(Scripts that build objects)

--------------------

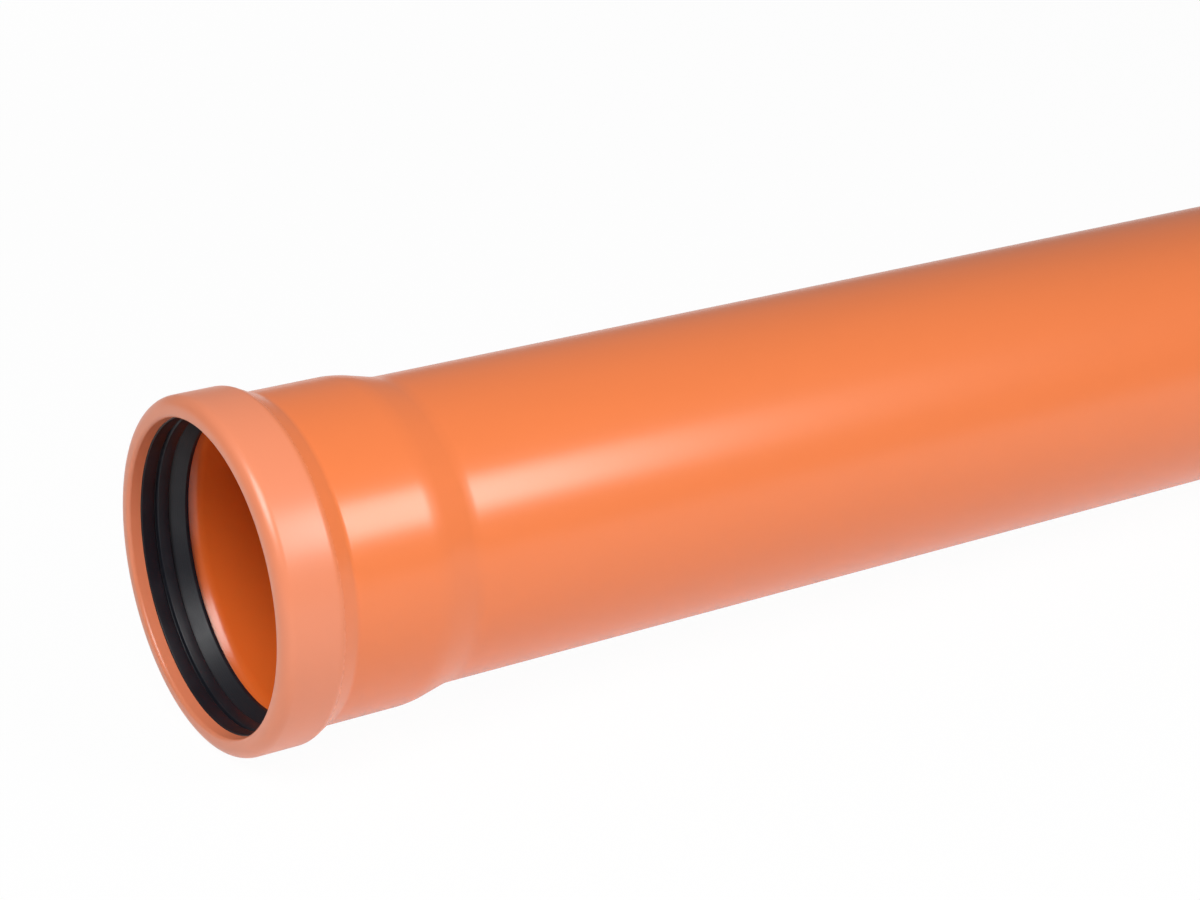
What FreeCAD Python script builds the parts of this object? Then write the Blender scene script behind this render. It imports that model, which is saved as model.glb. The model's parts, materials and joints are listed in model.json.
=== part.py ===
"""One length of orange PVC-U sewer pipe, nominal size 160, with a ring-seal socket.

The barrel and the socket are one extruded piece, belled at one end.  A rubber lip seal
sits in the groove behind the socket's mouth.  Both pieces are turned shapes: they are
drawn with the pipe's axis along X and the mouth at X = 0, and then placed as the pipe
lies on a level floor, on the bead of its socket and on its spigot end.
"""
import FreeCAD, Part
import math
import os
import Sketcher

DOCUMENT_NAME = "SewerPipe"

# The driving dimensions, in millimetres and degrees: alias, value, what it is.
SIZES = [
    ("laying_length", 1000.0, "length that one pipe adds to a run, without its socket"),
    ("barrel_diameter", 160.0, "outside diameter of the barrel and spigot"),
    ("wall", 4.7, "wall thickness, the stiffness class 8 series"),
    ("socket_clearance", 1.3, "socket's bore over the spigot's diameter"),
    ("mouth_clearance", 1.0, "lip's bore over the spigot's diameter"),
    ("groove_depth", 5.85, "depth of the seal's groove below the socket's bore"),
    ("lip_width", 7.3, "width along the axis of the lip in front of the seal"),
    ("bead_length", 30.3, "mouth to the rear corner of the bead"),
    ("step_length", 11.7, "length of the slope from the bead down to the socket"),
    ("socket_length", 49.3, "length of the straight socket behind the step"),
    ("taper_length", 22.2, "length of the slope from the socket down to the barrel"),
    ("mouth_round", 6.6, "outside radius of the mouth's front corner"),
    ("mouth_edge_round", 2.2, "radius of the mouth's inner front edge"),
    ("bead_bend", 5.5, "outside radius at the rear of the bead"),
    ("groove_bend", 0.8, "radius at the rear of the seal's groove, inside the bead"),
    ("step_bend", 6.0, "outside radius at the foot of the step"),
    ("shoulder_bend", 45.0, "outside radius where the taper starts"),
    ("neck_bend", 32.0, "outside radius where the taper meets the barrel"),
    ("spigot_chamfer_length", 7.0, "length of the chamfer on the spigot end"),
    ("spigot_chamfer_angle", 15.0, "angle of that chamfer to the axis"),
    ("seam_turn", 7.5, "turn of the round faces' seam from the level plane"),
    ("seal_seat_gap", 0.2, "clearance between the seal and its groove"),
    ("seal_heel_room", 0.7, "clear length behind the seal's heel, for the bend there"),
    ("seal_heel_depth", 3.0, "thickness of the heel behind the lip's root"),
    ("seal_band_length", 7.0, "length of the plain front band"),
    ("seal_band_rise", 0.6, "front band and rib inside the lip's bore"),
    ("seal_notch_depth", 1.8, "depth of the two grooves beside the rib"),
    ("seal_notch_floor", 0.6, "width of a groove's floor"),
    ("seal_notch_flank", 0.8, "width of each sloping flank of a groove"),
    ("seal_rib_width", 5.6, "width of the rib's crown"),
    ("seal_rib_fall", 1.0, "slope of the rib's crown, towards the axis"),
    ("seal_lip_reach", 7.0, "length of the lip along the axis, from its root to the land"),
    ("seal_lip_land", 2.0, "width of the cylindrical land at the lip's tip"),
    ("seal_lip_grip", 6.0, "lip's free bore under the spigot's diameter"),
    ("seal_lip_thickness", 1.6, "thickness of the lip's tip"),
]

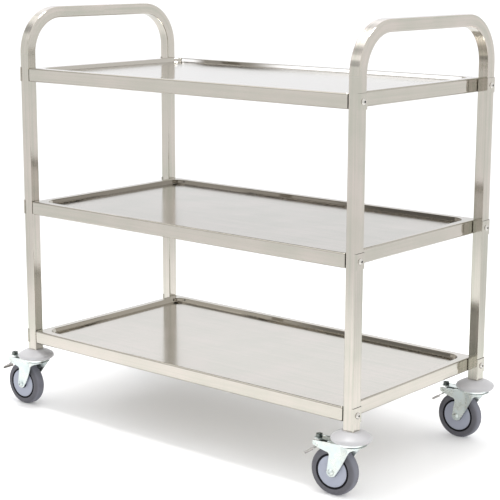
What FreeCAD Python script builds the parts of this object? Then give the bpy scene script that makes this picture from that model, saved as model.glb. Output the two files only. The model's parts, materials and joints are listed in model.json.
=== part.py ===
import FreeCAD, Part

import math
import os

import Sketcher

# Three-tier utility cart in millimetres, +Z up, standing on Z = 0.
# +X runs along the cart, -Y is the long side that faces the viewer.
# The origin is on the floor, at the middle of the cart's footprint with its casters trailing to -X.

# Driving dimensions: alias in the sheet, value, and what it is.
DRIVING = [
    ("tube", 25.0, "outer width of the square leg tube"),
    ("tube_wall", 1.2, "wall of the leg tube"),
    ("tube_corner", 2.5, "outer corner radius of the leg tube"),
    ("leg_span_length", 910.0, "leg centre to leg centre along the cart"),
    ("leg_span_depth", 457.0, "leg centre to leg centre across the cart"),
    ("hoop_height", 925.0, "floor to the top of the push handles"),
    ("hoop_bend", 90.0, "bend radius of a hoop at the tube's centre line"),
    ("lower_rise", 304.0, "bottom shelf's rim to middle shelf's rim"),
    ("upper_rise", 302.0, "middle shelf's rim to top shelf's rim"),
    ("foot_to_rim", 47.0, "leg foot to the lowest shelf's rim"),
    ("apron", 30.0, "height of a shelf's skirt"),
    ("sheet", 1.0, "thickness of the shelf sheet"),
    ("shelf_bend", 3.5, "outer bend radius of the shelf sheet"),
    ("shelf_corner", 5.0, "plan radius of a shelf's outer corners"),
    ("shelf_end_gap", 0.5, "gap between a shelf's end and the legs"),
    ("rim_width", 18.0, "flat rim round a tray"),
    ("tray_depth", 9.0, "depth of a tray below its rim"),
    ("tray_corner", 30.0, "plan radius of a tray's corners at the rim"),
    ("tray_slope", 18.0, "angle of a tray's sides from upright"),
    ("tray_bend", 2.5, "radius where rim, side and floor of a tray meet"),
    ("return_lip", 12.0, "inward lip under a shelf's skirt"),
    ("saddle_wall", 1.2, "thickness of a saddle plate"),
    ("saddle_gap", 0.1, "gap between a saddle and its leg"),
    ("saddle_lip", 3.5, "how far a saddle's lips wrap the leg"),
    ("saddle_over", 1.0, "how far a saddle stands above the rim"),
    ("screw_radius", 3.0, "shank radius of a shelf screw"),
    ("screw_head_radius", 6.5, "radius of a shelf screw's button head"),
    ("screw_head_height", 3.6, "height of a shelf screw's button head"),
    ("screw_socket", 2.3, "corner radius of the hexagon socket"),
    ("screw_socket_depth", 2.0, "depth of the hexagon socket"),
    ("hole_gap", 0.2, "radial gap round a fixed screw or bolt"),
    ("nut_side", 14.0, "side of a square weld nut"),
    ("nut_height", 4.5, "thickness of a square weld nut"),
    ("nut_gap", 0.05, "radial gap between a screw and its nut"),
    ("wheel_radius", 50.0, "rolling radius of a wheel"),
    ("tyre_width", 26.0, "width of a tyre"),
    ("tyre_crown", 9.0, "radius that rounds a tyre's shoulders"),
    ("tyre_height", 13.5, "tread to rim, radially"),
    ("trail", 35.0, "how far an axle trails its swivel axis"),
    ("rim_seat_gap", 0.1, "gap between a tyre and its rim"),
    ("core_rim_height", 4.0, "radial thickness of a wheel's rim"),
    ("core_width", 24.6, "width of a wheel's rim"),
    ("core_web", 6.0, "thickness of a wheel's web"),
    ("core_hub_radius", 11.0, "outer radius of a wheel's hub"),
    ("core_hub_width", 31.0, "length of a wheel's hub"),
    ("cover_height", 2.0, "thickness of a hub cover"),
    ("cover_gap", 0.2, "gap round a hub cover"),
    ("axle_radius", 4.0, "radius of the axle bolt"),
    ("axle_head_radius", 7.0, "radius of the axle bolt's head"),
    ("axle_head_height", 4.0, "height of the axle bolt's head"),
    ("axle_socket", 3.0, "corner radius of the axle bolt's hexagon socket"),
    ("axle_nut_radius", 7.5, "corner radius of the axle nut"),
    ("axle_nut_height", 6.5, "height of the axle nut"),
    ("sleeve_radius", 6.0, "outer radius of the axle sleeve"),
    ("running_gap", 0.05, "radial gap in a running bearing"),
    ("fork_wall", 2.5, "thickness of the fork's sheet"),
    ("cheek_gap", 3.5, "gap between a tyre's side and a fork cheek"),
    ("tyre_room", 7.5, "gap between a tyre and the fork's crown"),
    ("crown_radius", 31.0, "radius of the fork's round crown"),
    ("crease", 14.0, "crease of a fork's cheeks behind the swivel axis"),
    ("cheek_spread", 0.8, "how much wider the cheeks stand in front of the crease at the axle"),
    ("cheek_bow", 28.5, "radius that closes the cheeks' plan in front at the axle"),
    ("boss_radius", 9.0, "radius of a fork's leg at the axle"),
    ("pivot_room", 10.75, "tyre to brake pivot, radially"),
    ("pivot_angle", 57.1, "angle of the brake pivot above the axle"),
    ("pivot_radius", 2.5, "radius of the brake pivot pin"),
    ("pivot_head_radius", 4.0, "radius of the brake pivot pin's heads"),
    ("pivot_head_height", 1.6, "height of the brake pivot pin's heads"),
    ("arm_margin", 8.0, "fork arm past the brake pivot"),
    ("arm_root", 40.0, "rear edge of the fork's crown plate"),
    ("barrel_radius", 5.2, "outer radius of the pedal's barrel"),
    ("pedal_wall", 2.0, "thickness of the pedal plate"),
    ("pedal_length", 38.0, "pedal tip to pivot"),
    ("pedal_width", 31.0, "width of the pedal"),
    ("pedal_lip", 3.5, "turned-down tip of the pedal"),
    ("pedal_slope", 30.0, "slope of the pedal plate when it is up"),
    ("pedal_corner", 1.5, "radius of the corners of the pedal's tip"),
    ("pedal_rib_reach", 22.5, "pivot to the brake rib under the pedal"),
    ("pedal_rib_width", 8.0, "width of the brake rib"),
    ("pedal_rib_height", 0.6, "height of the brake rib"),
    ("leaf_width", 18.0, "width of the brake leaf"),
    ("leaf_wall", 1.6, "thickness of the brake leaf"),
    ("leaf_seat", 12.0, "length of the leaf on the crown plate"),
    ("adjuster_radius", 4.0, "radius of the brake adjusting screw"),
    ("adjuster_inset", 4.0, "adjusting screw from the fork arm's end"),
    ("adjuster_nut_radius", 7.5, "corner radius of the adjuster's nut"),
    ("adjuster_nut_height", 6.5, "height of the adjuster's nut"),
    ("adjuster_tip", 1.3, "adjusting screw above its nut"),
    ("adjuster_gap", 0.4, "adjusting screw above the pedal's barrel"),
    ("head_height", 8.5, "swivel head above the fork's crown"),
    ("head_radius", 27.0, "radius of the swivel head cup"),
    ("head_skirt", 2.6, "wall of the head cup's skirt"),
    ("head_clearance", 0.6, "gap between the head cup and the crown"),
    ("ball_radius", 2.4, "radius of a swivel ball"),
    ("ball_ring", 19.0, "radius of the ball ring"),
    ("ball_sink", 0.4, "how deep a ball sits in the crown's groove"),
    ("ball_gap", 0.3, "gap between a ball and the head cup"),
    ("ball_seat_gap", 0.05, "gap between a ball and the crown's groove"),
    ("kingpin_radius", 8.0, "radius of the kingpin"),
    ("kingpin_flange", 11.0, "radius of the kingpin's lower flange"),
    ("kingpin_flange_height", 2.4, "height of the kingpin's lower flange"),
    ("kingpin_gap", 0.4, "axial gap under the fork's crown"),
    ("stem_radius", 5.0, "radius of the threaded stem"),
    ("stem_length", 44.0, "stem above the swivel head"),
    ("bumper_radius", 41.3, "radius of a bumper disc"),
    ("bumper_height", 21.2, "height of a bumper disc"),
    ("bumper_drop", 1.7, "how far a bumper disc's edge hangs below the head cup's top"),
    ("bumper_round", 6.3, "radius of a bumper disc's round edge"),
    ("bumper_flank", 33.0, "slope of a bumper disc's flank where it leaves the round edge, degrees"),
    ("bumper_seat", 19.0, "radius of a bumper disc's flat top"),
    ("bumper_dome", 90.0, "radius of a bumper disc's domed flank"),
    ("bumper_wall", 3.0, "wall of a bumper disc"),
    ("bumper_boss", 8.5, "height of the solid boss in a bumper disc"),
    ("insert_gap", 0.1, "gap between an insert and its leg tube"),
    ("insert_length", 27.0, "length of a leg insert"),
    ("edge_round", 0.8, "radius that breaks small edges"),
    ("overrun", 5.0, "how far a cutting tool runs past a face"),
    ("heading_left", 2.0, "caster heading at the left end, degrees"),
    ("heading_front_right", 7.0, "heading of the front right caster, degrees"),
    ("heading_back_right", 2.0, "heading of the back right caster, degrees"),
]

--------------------

→ **Requirements**
Repeat the records above line by line, from the first line through the line that contains "a ring-seal socket.".

→ **Correct response**
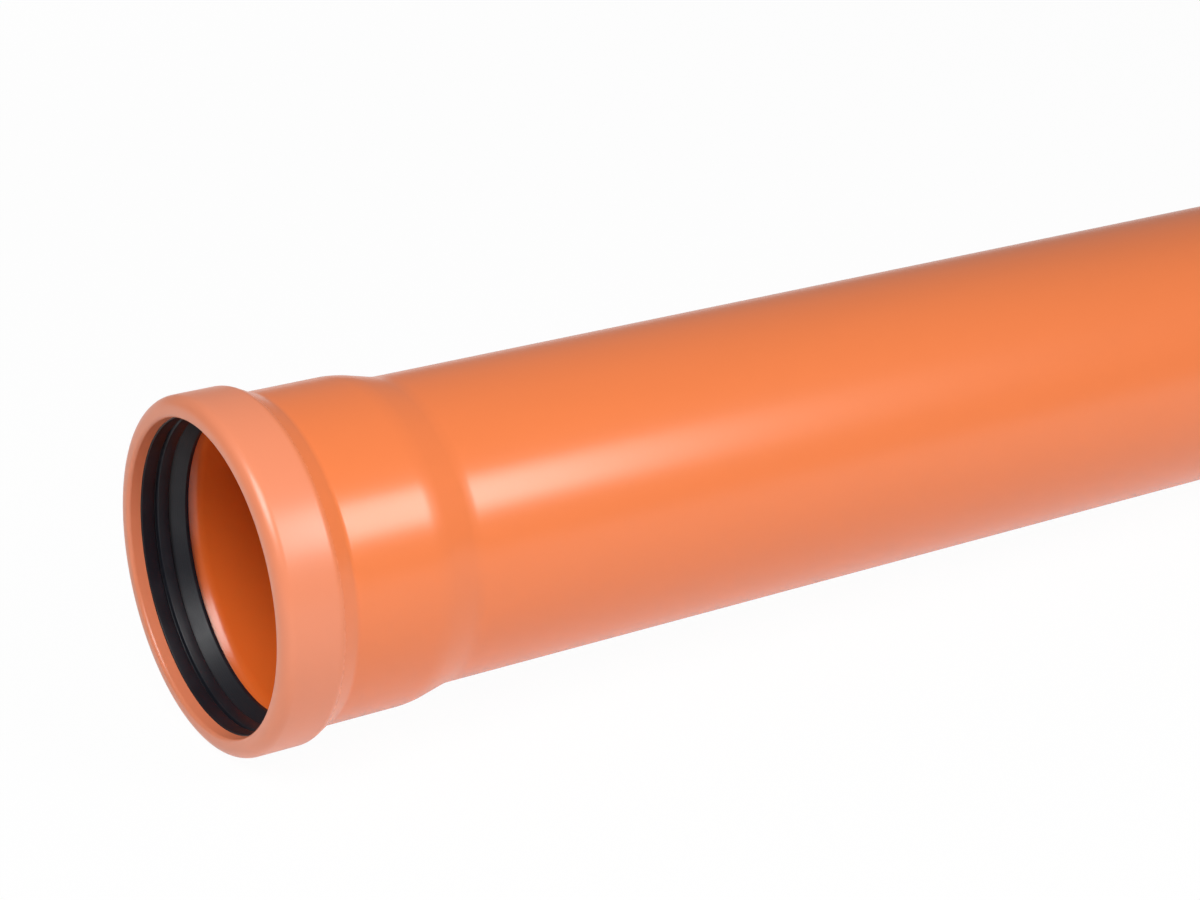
What FreeCAD Python script builds the parts of this object? Then write the Blender scene script behind this render. It imports that model, which is saved as model.glb. The model's parts, materials and joints are listed in model.json.
=== part.py ===
"""One length of orange PVC-U sewer pipe, nominal size 160, with a ring-seal socket.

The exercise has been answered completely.